--- Exercise requirements ---
Copy, without any alteration, the lines from the one that includes "funnel stands on" up to and including the one that includes "points = [vertex.co".

--- Raw data ---
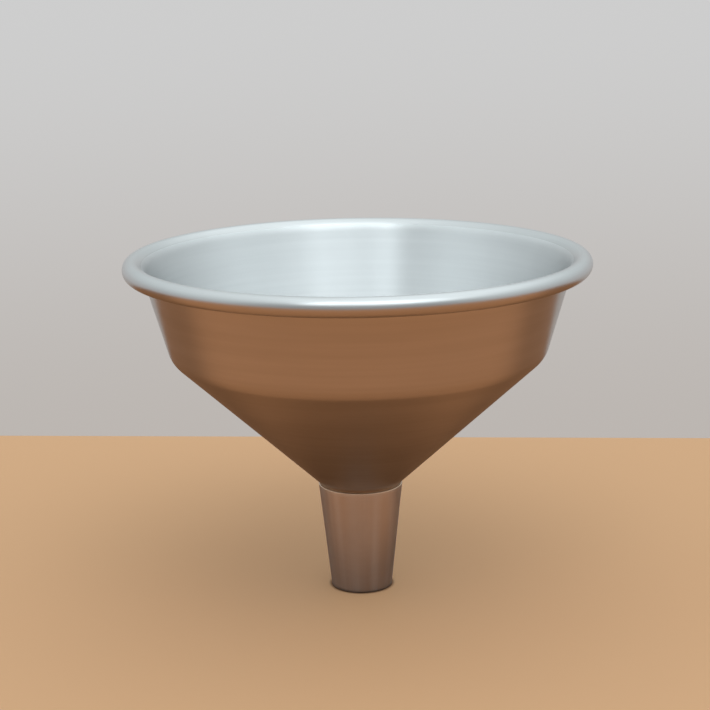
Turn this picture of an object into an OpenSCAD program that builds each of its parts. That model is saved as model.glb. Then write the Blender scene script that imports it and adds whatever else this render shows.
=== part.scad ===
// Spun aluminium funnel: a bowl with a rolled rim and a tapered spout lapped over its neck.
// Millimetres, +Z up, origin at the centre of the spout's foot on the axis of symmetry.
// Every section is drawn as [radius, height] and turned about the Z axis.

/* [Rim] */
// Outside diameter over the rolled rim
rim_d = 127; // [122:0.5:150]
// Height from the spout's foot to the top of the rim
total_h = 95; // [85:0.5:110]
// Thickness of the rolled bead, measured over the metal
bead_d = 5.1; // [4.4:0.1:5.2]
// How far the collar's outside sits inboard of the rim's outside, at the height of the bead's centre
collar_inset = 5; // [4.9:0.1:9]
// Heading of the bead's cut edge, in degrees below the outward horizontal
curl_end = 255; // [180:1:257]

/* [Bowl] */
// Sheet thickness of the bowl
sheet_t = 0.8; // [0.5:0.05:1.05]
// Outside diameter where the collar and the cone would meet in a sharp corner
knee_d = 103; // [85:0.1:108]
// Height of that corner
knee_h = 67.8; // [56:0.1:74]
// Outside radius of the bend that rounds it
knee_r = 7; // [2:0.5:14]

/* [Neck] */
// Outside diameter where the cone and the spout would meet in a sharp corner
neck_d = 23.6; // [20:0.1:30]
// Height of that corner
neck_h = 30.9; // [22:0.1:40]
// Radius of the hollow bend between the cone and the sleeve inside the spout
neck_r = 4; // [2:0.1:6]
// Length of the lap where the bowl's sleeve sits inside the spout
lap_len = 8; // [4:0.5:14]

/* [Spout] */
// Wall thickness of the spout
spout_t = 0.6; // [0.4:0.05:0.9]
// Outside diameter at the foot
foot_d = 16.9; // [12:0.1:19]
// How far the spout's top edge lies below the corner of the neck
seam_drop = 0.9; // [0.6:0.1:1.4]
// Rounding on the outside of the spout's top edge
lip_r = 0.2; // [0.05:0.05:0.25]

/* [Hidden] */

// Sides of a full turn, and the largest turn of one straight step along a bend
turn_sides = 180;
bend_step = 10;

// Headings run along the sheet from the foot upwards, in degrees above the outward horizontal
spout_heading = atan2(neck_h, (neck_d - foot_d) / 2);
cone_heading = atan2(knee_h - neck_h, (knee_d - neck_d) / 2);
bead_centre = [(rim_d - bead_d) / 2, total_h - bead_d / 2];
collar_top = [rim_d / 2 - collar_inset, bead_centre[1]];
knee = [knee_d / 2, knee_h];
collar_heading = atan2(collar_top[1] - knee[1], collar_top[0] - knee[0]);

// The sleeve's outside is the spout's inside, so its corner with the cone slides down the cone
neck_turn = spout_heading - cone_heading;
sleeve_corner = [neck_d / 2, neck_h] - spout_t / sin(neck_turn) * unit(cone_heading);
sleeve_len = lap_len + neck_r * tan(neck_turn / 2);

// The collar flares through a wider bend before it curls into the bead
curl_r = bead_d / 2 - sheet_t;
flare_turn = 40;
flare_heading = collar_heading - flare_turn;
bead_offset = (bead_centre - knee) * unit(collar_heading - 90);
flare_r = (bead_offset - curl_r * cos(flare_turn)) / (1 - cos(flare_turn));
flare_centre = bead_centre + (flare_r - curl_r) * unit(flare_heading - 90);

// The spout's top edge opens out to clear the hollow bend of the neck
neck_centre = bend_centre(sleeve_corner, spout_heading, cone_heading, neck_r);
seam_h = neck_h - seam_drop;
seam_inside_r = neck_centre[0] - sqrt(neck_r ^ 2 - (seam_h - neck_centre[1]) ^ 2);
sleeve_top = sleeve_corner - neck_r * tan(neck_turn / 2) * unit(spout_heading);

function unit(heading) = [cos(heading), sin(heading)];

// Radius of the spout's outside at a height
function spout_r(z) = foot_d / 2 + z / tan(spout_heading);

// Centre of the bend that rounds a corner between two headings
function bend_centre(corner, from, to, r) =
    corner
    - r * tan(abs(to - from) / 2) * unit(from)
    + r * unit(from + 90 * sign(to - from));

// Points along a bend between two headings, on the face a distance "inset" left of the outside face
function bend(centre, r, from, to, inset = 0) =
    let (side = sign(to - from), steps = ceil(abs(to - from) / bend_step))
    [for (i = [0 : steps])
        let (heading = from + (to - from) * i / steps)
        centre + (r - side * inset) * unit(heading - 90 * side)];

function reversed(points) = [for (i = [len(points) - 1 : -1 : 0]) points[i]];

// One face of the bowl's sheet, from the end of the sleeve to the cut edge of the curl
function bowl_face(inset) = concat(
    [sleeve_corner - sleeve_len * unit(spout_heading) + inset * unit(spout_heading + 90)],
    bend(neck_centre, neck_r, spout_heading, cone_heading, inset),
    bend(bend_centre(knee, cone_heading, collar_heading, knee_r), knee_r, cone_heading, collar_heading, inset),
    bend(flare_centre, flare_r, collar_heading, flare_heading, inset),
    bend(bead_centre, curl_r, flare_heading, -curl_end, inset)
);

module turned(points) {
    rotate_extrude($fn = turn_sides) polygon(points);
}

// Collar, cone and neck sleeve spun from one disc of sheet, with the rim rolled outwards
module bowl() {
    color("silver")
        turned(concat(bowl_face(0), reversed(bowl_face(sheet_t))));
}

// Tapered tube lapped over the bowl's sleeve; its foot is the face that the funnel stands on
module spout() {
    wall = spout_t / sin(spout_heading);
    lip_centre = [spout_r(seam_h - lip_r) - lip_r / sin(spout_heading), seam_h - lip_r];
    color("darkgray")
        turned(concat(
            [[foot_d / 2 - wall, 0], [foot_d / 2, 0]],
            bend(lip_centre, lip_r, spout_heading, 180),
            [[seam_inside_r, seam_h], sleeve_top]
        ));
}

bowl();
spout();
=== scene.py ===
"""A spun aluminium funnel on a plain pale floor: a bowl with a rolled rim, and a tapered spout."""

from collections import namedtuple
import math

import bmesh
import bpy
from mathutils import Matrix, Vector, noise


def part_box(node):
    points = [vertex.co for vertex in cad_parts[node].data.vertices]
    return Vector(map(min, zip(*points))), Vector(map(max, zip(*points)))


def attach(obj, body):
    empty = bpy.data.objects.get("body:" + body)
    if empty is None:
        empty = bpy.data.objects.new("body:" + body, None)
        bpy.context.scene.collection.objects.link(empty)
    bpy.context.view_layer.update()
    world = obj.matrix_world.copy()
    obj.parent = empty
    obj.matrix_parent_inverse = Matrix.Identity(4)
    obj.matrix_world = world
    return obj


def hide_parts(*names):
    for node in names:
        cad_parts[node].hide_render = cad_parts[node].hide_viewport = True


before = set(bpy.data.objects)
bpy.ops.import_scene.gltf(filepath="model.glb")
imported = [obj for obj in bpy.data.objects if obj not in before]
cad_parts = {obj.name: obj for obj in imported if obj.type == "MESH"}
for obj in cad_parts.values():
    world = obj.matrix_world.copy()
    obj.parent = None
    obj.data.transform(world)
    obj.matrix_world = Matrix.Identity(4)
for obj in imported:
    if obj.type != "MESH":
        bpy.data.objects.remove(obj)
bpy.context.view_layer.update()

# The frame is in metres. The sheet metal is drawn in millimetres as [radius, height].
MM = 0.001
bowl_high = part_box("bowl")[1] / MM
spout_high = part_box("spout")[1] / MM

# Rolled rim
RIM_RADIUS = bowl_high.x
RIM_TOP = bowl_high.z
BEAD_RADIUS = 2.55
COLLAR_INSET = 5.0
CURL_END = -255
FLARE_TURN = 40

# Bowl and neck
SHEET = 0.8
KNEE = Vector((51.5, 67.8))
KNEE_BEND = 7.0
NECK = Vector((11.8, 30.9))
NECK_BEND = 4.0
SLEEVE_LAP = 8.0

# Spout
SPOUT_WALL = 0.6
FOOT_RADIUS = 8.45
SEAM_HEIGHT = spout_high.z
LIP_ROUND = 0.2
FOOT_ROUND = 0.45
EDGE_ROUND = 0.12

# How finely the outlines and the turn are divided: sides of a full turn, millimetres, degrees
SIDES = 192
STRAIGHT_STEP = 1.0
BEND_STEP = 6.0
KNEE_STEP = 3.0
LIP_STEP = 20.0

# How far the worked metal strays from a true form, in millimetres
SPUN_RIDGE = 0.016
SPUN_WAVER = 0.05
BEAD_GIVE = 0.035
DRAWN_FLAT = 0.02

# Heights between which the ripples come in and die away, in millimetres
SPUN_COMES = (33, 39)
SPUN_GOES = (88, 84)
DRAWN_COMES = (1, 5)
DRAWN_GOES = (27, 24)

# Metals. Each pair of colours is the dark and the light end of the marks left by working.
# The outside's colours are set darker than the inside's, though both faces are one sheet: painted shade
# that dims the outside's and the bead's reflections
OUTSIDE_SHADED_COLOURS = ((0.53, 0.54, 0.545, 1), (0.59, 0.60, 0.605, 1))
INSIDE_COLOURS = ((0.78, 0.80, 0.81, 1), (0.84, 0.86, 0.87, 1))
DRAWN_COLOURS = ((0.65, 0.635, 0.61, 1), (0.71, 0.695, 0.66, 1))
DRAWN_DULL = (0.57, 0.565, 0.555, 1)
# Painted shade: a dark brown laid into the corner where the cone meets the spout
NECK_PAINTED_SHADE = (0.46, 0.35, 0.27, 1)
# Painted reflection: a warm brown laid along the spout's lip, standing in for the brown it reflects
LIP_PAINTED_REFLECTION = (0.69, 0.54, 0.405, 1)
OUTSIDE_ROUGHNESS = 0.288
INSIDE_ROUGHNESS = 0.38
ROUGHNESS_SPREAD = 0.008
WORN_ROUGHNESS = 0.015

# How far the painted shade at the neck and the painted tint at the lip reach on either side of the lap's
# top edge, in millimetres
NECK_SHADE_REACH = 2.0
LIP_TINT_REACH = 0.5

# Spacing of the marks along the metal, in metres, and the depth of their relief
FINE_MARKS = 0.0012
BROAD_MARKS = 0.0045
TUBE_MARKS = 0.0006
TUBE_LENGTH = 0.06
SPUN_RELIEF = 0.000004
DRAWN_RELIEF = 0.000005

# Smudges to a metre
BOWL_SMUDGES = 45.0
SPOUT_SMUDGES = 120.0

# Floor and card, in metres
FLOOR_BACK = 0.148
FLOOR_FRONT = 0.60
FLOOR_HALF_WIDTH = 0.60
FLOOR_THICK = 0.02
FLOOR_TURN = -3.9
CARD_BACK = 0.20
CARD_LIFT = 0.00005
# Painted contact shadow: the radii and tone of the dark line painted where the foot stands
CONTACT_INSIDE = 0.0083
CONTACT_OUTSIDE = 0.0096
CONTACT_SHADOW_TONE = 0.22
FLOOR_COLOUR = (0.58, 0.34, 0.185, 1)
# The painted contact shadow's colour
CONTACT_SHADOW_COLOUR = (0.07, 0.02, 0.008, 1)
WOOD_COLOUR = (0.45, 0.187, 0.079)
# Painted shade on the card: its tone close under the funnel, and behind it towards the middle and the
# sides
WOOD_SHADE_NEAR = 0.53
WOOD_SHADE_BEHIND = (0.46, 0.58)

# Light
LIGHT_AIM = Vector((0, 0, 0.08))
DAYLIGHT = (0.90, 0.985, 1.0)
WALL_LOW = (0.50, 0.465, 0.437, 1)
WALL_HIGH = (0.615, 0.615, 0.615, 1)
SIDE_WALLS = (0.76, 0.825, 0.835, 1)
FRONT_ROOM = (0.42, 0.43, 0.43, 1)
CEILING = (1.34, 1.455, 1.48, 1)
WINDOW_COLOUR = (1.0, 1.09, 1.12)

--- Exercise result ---
// Tapered tube lapped over the bowl's sleeve; its foot is the face that the funnel stands on
module spout() {
    wall = spout_t / sin(spout_heading);
    lip_centre = [spout_r(seam_h - lip_r) - lip_r / sin(spout_heading), seam_h - lip_r];
    color("darkgray")
        turned(concat(
            [[foot_d / 2 - wall, 0], [foot_d / 2, 0]],
            bend(lip_centre, lip_r, spout_heading, 180),
            [[seam_inside_r, seam_h], sleeve_top]
        ));
}

bowl();
spout();
=== scene.py ===
"""A spun aluminium funnel on a plain pale floor: a bowl with a rolled rim, and a tapered spout."""

from collections import namedtuple
import math

import bmesh
import bpy
from mathutils import Matrix, Vector, noise


def part_box(node):
    points = [vertex.co for vertex in cad_parts[node].data.vertices]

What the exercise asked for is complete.